• **WHAT NEEDS TO BE DONE**
Starting at the line that has "Reconstruct the object" and stopping after the line that has "on its side.", reproduce the listing below exactly; omit everything else.

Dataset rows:
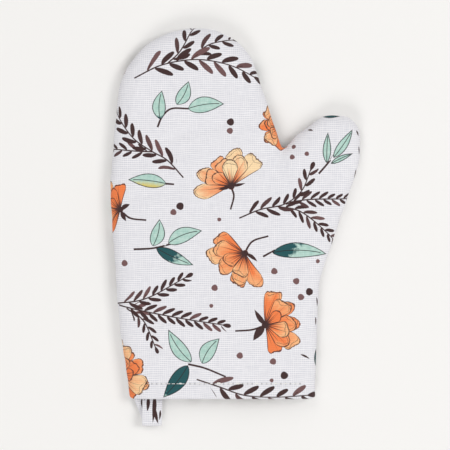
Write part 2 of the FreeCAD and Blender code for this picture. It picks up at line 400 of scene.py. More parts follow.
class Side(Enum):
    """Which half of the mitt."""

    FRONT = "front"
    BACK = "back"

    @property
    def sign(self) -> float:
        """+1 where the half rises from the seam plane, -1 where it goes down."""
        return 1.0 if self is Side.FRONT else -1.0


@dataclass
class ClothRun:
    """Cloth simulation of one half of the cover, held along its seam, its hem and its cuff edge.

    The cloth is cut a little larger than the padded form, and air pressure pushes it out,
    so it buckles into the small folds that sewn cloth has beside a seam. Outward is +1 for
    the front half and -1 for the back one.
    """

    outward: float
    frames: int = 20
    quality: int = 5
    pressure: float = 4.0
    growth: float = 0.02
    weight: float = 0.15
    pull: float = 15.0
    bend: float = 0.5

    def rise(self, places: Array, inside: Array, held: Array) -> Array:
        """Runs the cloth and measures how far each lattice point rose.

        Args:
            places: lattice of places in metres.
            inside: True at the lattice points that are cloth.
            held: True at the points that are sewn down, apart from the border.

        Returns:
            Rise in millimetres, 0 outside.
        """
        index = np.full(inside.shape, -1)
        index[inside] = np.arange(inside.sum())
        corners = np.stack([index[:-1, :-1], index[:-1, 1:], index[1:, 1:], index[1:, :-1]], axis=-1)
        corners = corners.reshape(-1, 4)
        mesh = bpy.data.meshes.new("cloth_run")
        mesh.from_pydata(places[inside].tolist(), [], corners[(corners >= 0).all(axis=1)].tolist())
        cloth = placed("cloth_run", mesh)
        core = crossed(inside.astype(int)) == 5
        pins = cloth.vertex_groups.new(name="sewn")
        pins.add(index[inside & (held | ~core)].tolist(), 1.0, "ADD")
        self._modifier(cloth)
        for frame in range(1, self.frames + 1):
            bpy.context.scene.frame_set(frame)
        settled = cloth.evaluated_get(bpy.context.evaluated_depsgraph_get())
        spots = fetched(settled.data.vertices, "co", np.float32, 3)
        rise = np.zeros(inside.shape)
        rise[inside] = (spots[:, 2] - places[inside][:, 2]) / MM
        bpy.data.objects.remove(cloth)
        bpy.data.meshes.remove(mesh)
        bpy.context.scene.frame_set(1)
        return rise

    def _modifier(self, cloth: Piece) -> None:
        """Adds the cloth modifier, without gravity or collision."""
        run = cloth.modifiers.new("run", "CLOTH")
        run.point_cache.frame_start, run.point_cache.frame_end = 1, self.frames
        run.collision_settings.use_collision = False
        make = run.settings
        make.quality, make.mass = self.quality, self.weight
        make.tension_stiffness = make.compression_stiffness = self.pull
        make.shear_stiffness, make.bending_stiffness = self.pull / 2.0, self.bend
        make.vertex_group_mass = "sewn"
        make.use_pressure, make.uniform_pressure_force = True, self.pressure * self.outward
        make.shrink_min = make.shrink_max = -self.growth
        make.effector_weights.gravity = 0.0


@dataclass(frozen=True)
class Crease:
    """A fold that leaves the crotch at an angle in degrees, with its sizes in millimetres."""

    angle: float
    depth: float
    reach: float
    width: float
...
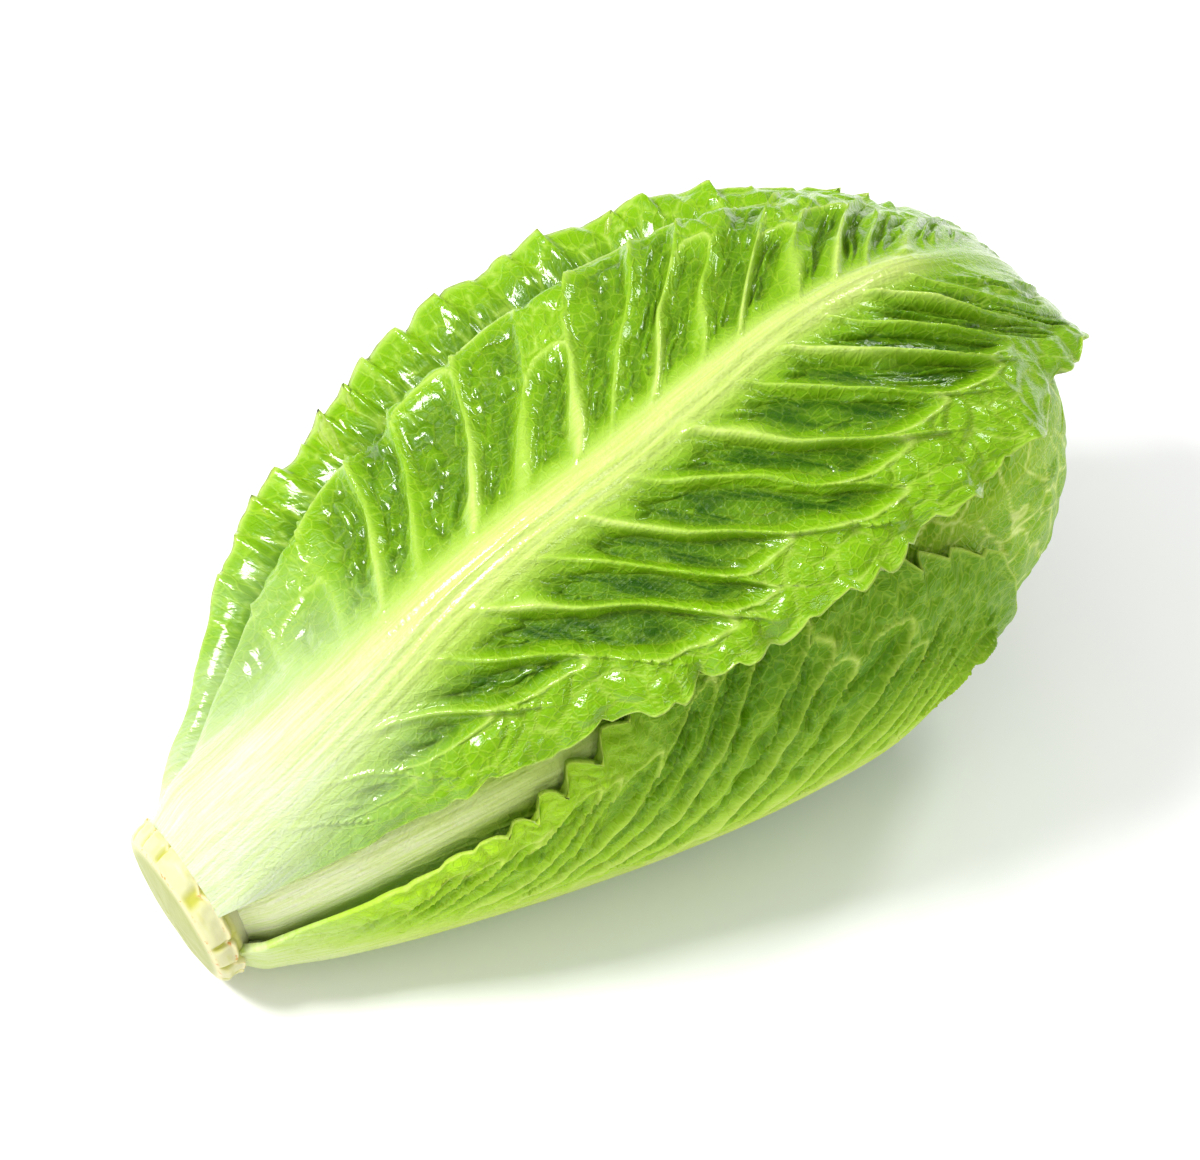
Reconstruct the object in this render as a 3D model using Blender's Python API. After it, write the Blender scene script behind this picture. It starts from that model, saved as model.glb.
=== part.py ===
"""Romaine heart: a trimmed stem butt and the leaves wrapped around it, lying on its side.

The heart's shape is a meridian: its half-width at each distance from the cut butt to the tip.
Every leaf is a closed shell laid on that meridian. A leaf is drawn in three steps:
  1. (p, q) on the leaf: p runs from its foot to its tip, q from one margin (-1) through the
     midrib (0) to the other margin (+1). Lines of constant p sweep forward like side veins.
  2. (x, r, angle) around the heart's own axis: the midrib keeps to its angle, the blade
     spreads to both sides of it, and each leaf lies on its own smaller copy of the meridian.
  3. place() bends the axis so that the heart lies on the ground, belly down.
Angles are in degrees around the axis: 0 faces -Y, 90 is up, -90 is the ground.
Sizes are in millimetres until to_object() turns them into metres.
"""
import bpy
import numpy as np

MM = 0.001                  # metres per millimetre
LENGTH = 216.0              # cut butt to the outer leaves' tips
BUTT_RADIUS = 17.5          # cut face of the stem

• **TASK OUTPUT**
Reconstruct the object in this render as a 3D model using Blender's Python API. After it, write the Blender scene script behind this picture. It starts from that model, saved as model.glb.
=== part.py ===
"""Romaine heart: a trimmed stem butt and the leaves wrapped around it, lying on its side.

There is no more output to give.